In the past, I never missed my own traditions... I think I liked to believe that I was too cosmopolitan for something as silly as wanting to hold on to traditions, when in reality I was probably just absorbing the slightly different traditions of the cultures I was in, especially since they were all Western cultures rooted in Judeo-Christian heritage. Here, traditions just simply aren't. There is no real indication that Christmas matters. Sure, it's a national holiday, but being on a Saturday this year, it's not like we get any time off work for it. I am working until 4.30 on Christmas Eve just like any other Friday, and I'm sure that tomorrow I'll find every store and bar and coffee shop open just like any other Saturday. As a person who is not religious, it is odd to admit to myself that Christmas matters to me so much, but it really does mean so much more than its origins, as it is something that's so important to our culture as Americans, and even as Westerners, and so relevant to our families, often serving as the one time of year various family members are guaranteed to reconnect and spend real time together. I think I always underestimated Christmas and my feelings toward it, but I find myself now wanting my traditions, wanting my family, wanting the commercialized build-up across December and everything that goes with that. Who woulda thought?

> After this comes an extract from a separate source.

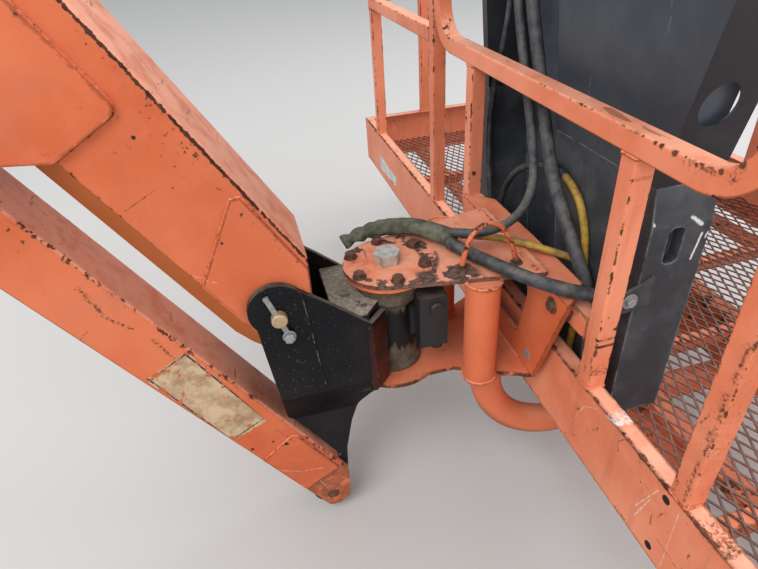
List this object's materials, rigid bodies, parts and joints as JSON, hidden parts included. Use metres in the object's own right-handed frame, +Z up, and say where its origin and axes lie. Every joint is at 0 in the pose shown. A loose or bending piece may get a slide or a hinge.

Maybe it's a sign of growing up, when the connections to your childhood and your background and your family really start to matter, internally. I don't know. All I'm sure of is that this year, Christmas simply doesn't feel like Christmas. And I actually care.

1 comment:

  1. As you are every day, you were very present in our hearts this Christmas season. Never being more than a heartbeat away. We certainly missed you and can't wait to celebrate you coming home soon.